Bien que la question de l’imamat fût évacuée, El Hadji Thierno Amath Mbengue tenait, coûte que coûte, à vider le débat doctrinal et jurisprudentiel. Il se rendit à Kaolack pour rencontrer El Hadji Ibrahima Niass et envisagea de rencontrer El Hadji Amadou Diène de Sokone, El Hadji Amadou Ciss de Diamal et El Hadji Bassirou Mbacké.

Le mufti de Kaolack, en séance publique de Ziarra en réponse aux questions détaillées de El Hadji Thierno Amath Mbengue sur l’imamat de Dakar dit exactement «vous, autochtones de Dakar, avez le droit de transférer les compétences de votre imamat ratib dans telle ou telle grande Mosquée de Dakar.

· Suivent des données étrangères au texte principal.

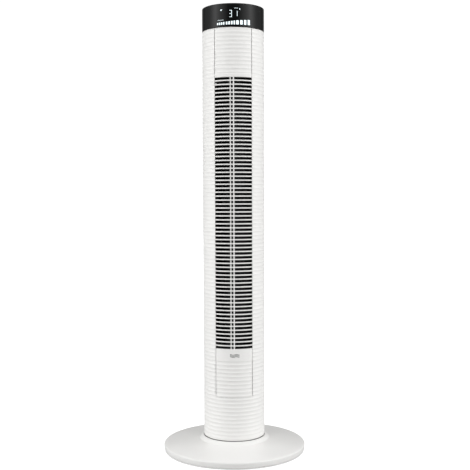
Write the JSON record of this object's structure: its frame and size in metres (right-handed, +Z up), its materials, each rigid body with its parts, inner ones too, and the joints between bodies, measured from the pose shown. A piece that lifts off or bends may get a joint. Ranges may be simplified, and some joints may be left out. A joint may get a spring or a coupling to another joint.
{
  "type": "tower fan",
  "caption": "Tall ringed cylindrical tower fan with a slotted front outlet, a black display band and touch keys on top, swinging on a round two-piece base.",
  "frame": {"origin": "on the floor, under the tower's vertical axis at the centre of the round base", "axes": "+Z up along the tower, the air outlet and display face -Y, +X to the right seen from the front's own view along +Y"},
  "size_m": [0.3514, 0.3514, 1.088],
  "materials": {
    "base_white": "smooth white injection-moulded plastic",
    "shell_white": "satin white plastic with shallow moulded rings",
    "grille_white": "satin white plastic",
    "gloss_black": "polished black",
    "key_black": "polished black with a pale pictogram",
    "display_light": "lit white segments behind the black window",
    "dark_plastic": "dark moulded plastic",
    "wheel_plastic": "glass-filled dark plastic",
    "nylon": "natural nylon",
    "foot_rubber": "soft grey-black rubber",
    "black_rubber": "black rubber",
    "steel": "zinc-plated steel",
    "motor_steel": "rolled steel can",
    "bronze": "sintered bronze",
    "circuit_board": "green solder resist with small components",
    "lead_sleeve": "braided black sleeve"
  },
  "bodies": {
    "base": {"base_front_half": "base_white", "base_rear_half": "base_white", "foot_pad_1": "foot_rubber", "foot_pad_2": "foot_rubber", "foot_pad_3": "foot_rubber", "foot_pad_4": "foot_rubber", "foot_pad_5": "foot_rubber", "foot_pad_6": "foot_rubber", "foot_pad_7": "foot_rubber", "foot_pad_8": "foot_rubber", "cord_gland": "black_rubber", "pedestal": "dark_plastic", "thrust_ring": "nylon", "base_screw_1": "steel", "base_screw_2": "steel", "base_screw_3": "steel", "base_screw_4": "steel", "swing_sector": "nylon", "retaining_ring": "steel"},
    "tower": {"turntable": "dark_plastic", "swing_bracket": "steel", "swing_motor": "motor_steel", "front_shell": "shell_white", "rear_shell": "shell_white", "shell_screw_1": "steel", "shell_screw_2": "steel", "shell_screw_3": "steel", "shell_screw_4": "steel", "front_grille": "grille_white", "rear_grille": "grille_white", "carry_handle": "shell_white", "air_scroll": "dark_plastic", "duct_tongue": "dark_plastic", "motor_can": "motor_steel", "motor_isolator": "black_rubber", "motor_bracket": "dark_plastic", "upper_bearing_bracket": "dark_plastic", "upper_bearing_bush": "bronze", "head_frame": "dark_plastic", "display_band": "gloss_black", "top_cap": "gloss_black", "key_board": "circuit_board", "display_board": "circuit_board", "led_module": "display_light", "power_board": "circuit_board", "wiring_loom": "lead_sleeve"},
    "wheel": {"impeller": "wheel_plastic", "axle_pin": "steel", "drive_hub": "black_rubber", "motor_shaft": "steel"},
    "swing_pinion": {"swing_pinion": "nylon"},
    "timer_key": {"timer_key": "key_black"},
    "mode_key": {"mode_key": "key_black"},
    "power_key": {"power_key": "key_black"},
    "speed_key": {"speed_key": "key_black"},
    "swing_key": {"swing_key": "key_black"}
  },
  "joints": [
    {"name": "tower_swing", "type": "hinge", "parent": "base", "child": "tower", "pos_m": [0, 0, 0.039], "axis": [0, 0, 1], "range_deg": [-35, 35]},
    {"name": "wheel_spin", "type": "hinge", "parent": "tower", "child": "wheel", "pos_m": [0, 0.012, 0.268], "axis": [0, 0, 1], "continuous": true},
    {"name": "pinion_spin", "type": "hinge", "parent": "tower", "child": "swing_pinion", "pos_m": [0, 0.03765, 0.064], "axis": [0, 0, 1], "range_deg": [-145, 145]},
    {"name": "timer_press", "type": "slide", "parent": "tower", "child": "timer_key", "axis": [0, 0, -1], "range_m": [0, 0.0015], "stiffness_N_per_m": 300, "springref_m": -0.001},
    {"name": "mode_press", "type": "slide", "parent": "tower", "child": "mode_key", "axis": [0, 0, -1], "range_m": [0, 0.0015], "stiffness_N_per_m": 300, "springref_m": -0.001},
    {"name": "power_press", "type": "slide", "parent": "tower", "child": "power_key", "axis": [0, 0, -1], "range_m": [0, 0.0015], "stiffness_N_per_m": 300, "springref_m": -0.001},
    {"name": "speed_press", "type": "slide", "parent": "tower", "child": "speed_key", "axis": [0, 0, -1], "range_m": [0, 0.0015], "stiffness_N_per_m": 300, "springref_m": -0.001},
    {"name": "swing_press", "type": "slide", "parent": "tower", "child": "swing_key", "axis": [0, 0, -1], "range_m": [0, 0.0015], "stiffness_N_per_m": 300, "springref_m": -0.001}
  ],
  "couplings": [
    {"joint": "pinion_spin", "follows": "tower_swing", "ratio": 4}
  ]
}
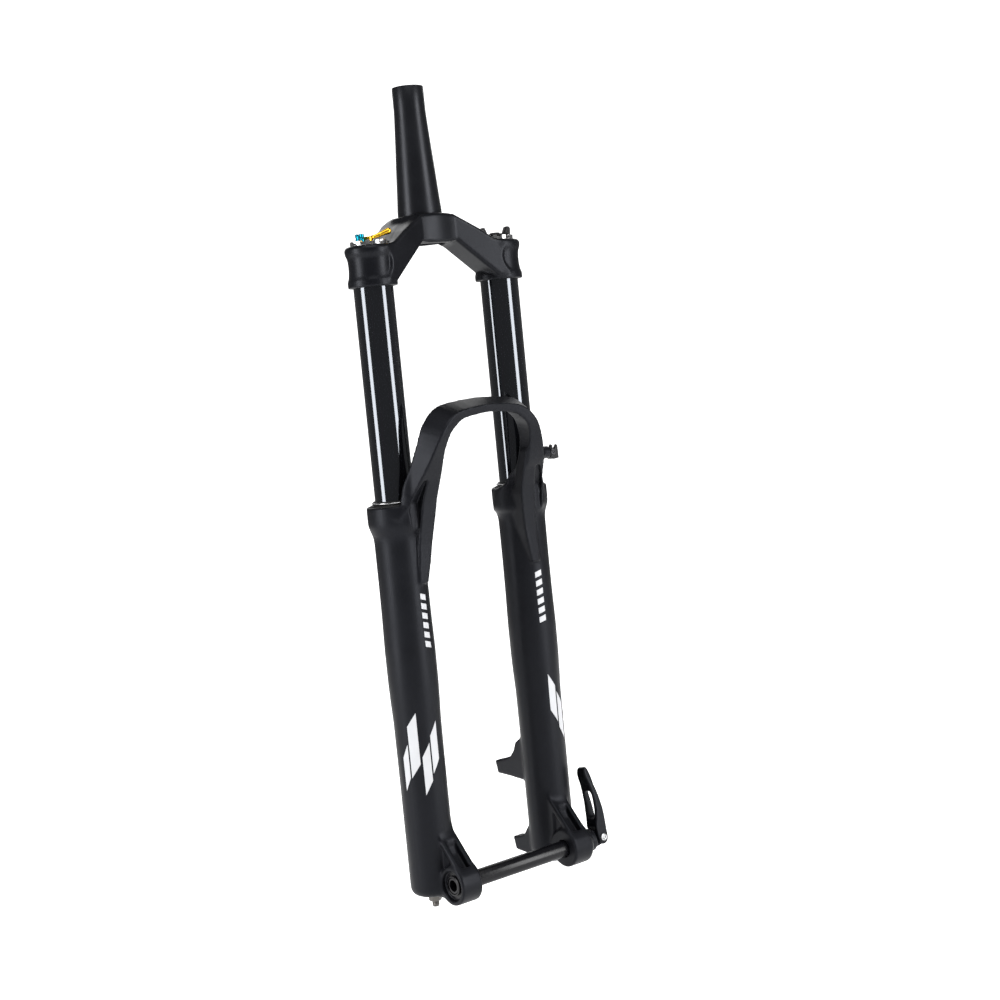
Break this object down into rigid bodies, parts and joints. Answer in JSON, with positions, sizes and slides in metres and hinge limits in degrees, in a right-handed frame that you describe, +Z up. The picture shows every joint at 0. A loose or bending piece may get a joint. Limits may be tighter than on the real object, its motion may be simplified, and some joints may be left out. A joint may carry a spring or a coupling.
{
  "type": "suspension fork",
  "caption": "Single-crown telescopic mountain-bike fork: tapered steerer, sliding lower legs with arch, coil spring and damper, thru axle with quick-release lever, disc brake posts.",
  "frame": {"origin": "centre of the crown race seat, on the steering axis", "axes": "+Z up the steering axis, -Y the way the wheel rolls, +X the rider's left"},
  "size_m": [0.202, 0.1146, 0.7305],
  "materials": {
    "anod_black": "satin black anodised",
    "cast_black": "matte black powder coat on cast magnesium",
    "stanchion_black": "gloss black anodised",
    "silver": "bare machined",
    "steel": "ground",
    "gold": "gold anodised",
    "blue": "teal blue anodised",
    "seal_rubber": "matte",
    "foam": "oiled open-cell foam",
    "bushing": "coated bushing",
    "bronze": "machined",
    "black_plastic": "moulded"
  },
  "bodies": {
    "crown_unit": {"steerer_tube": "anod_black", "crown": "anod_black", "stanchion_right": "stanchion_black", "stanchion_left": "stanchion_black", "damper_top_cap": "silver", "spring_top_cap": "silver", "cap_seal_right": "seal_rubber", "cap_seal_left": "seal_rubber", "damper_tube": "steel", "damper_seal_head": "anod_black", "compression_valve": "bronze", "oil_bladder": "seal_rubber", "divider_plate": "bronze", "spring_shaft_guide": "anod_black", "main_spring": "steel", "top_out_spring": "steel"},
    "lowers": {"lower_casting": "cast_black", "wiper_seal_right": "seal_rubber", "wiper_seal_left": "seal_rubber", "garter_spring_right": "steel", "garter_spring_left": "steel", "foam_ring_right": "foam", "foam_ring_left": "foam", "upper_bushing_right": "bushing", "upper_bushing_left": "bushing", "lower_bushing_right": "bushing", "lower_bushing_left": "bushing", "damper_shaft": "steel", "rebound_piston": "bronze", "spring_shaft": "steel", "spring_seat": "black_plastic", "bottom_out_bumper": "seal_rubber", "foot_nut_right": "silver", "foot_nut_left": "silver", "foot_screw_left": "steel", "axle_thread_insert": "steel", "hose_guide": "black_plastic", "hose_guide_screw": "silver"},
    "lockout": {"lockout_lever": "gold"},
    "compression_adjuster": {"compression_knob": "blue"},
    "compression_needle": {"compression_needle": "steel"},
    "preload_adjuster": {"preload_knob": "black_plastic"},
    "preload_plunger": {"preload_plunger": "black_plastic"},
    "rebound": {"rebound_adjuster": "gold"},
    "axle_carrier": {"axle_collar": "anod_black"},
    "axle": {"axle": "stanchion_black", "cam_pin": "silver"},
    "lever": {"axle_lever": "anod_black"}
  },
  "joints": [
    {"name": "fork_travel", "type": "slide", "parent": "crown_unit", "child": "lowers", "axis": [0, 0, 1], "range_m": [0, 0.17], "stiffness_N_per_m": 7500, "springref_m": -0.006, "deforming": ["main_spring"]},
    {"name": "lockout_turn", "type": "hinge", "parent": "crown_unit", "child": "lockout", "pos_m": [-0.071, -0.0166, -0.018], "axis": [0, 0, 1], "range_deg": [-90, 0]},
    {"name": "compression_turn", "type": "hinge", "parent": "crown_unit", "child": "compression_adjuster", "pos_m": [-0.0791, -0.0154, -0.018], "axis": [0, 0, 1], "range_deg": [0, 720]},
    {"name": "needle_travel", "type": "slide", "parent": "crown_unit", "child": "compression_needle", "axis": [0, 0, -1], "range_m": [0, 0.0015]},
    {"name": "preload_turn", "type": "hinge", "parent": "crown_unit", "child": "preload_adjuster", "pos_m": [0.071, -0.0166, -0.018], "axis": [0, 0, 1], "range_deg": [0, 720]},
    {"name": "preload_travel", "type": "slide", "parent": "crown_unit", "child": "preload_plunger", "axis": [0, 0, -1], "range_m": [0, 0.004]},
    {"name": "rebound_turn", "type": "hinge", "parent": "lowers", "child": "rebound", "pos_m": [-0.071, -0.0166, -0.61], "axis": [0, 0, 1], "range_deg": [0, 720]},
    {"name": "axle_withdraw", "type": "slide", "parent": "lowers", "child": "axle_carrier", "axis": [1, 0, 0], "range_m": [0, 0.16]},
    {"name": "axle_spin", "type": "hinge", "parent": "axle_carrier", "child": "axle", "pos_m": [0, -0.051, -0.589], "axis": [1, 0, 0], "continuous": true},
    {"name": "lever_open", "type": "hinge", "parent": "axle", "child": "lever", "pos_m": [0.099, -0.051, -0.589], "axis": [0, 0.9872, -0.1593], "range_deg": [0, 150]}
  ],
  "couplings": [
    {"joint": "compression_turn", "follows": "needle_travel", "rad_per_m": 8377},
    {"joint": "preload_turn", "follows": "preload_travel", "rad_per_m": 3141}
  ]
}
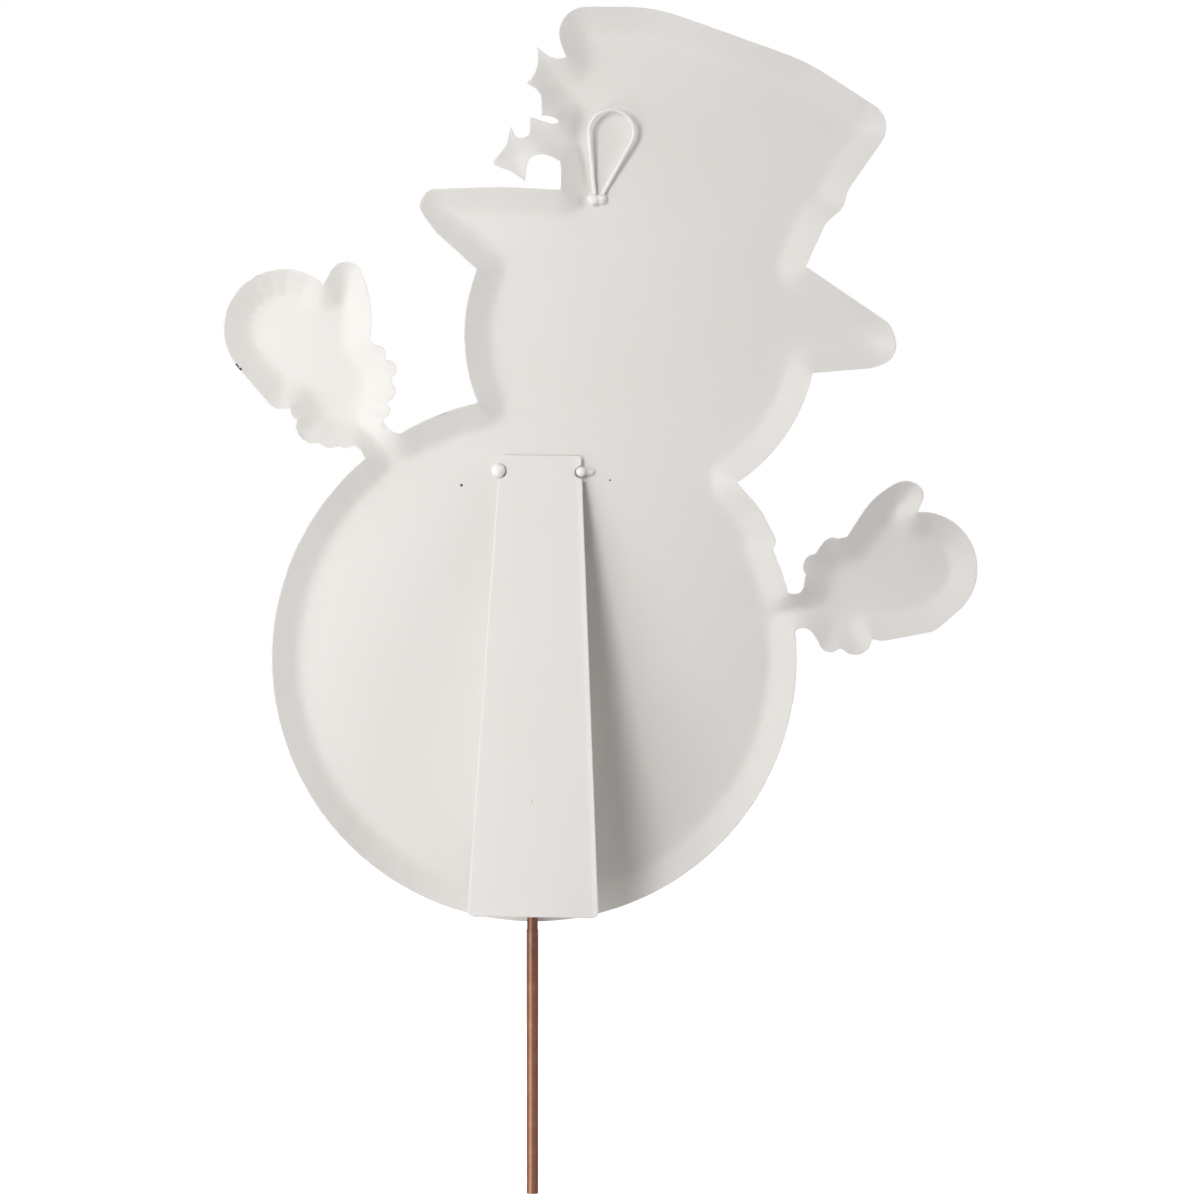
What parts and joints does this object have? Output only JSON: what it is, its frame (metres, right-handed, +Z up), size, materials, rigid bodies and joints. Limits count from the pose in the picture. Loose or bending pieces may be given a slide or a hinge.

C’est un droit que seul vous, Lébous originaires du Cap Vert, avez dans les limites, et sur toute l’étendue de la compétence de l’Imam Ratib de Dakar, El Hadji Amadou Lamine Diène qui a autorité sur l’ensemble des Mosquées de Dakar… D’après la loi et les institutions islamiques, nulle mosquée à Dakar n’a d’existence valable sans l’autorisation de l’Imam Ratib etc… » Le reste de la sentence de ce prince de l’islam est dans le procès verbal de la réunion du 27 Décembre 1963.

A l’occasion de cette ziarra, El Hadji Ibrahima Niass, photos à l’appui, a rappelé avoir dirigé la prière du Vendredi à la grande Mosquée « la DJAMAL AL AZHAR » du Caire devant le Président Gamal Abdel Nasser, sans pourtant être l’imam Ratib de cette ville.

Quand El Hadji Abdoul Aziz SY accomplira le même office le vendredi 27 Mars 1964 devant le roi Hassan II, seuls les incultes y virent et continuent d’y voir une main mise sur la chaire de Dakar. La preuve de la vanité et de l’inanité, d’une telle perception, sera faite une semaine plus tard le Vendredi 03 Avril 1964, en présence de tous les dignitaires de la collectivité lébou du Cap vert, de tous les officiels de la République, El Hadji Amadou Lamine Diène officie en toute humilité et modestie, dans le respect de ceux qui ont choisi la poursuite d’une mission débutée avec brio dans les années 30.

Ce même jour marqua le transfert définitif du siège de l’imamat de la Grande Mosquée de la rue Blanchot à la Grande Mosquée des allées Coursins, aujourd’hui Allées Papa Guèye Fall.